Entries provided

========================================

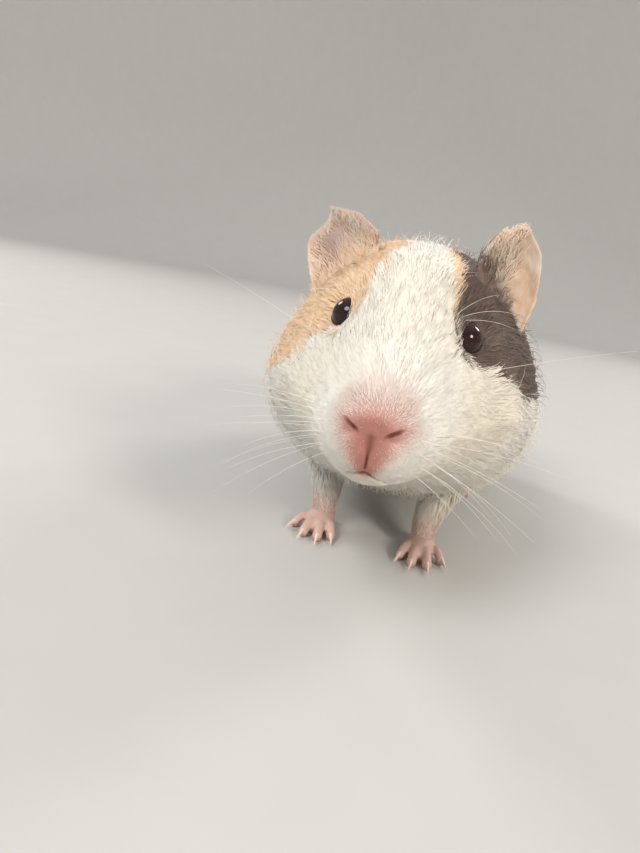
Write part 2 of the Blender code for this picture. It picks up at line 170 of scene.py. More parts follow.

========================================

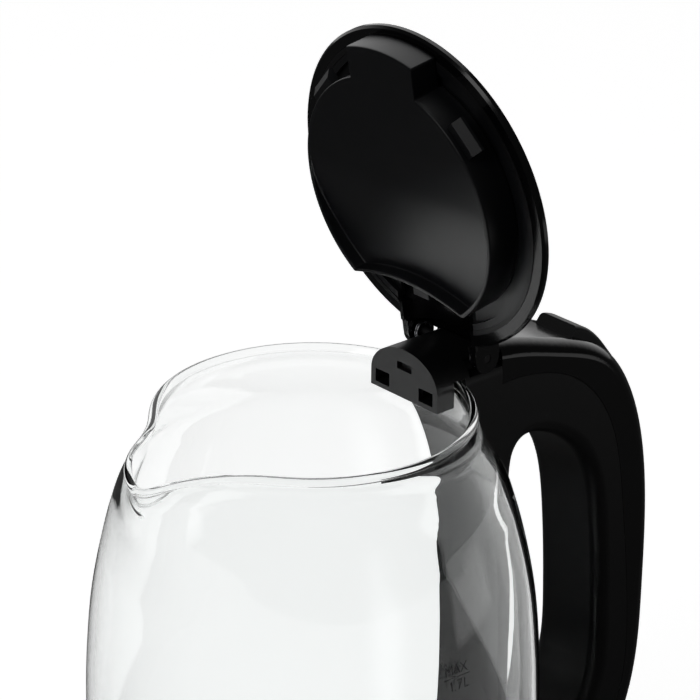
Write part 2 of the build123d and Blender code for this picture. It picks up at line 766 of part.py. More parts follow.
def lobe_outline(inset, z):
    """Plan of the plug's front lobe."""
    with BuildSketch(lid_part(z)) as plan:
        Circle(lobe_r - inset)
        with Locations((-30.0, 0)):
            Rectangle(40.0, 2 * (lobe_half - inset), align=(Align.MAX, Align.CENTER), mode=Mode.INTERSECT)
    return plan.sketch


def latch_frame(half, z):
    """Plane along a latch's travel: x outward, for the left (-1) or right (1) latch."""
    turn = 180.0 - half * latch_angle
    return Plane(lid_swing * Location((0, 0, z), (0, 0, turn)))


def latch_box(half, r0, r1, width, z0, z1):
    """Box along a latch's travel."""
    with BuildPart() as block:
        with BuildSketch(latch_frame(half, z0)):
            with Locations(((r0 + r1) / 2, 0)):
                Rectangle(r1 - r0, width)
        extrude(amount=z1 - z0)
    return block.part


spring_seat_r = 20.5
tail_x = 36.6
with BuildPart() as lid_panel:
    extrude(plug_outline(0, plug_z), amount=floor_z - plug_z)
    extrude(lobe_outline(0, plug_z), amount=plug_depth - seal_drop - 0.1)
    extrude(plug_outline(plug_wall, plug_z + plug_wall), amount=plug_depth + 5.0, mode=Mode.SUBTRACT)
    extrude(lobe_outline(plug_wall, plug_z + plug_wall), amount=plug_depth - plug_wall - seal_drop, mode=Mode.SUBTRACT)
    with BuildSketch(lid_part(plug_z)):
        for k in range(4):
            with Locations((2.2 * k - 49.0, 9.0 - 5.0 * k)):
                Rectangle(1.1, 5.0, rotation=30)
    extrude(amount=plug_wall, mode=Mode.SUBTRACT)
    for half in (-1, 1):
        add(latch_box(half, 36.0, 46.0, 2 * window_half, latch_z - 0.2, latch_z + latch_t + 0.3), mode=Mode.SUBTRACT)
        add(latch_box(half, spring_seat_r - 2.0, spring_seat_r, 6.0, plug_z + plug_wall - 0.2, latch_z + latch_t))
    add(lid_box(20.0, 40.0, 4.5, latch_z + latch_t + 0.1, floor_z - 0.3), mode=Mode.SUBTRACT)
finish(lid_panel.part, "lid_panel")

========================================

Repeat exactly the lines from the one containing "Write part 2 of the build123d" through the one containing "return Plane(lid_swing *", both included, and nothing else.

Write part 2 of the build123d and Blender code for this picture. It picks up at line 766 of part.py. More parts follow.
def lobe_outline(inset, z):
    """Plan of the plug's front lobe."""
    with BuildSketch(lid_part(z)) as plan:
        Circle(lobe_r - inset)
        with Locations((-30.0, 0)):
            Rectangle(40.0, 2 * (lobe_half - inset), align=(Align.MAX, Align.CENTER), mode=Mode.INTERSECT)
    return plan.sketch


def latch_frame(half, z):
    """Plane along a latch's travel: x outward, for the left (-1) or right (1) latch."""
    turn = 180.0 - half * latch_angle
    return Plane(lid_swing * Location((0, 0, z), (0, 0, turn)))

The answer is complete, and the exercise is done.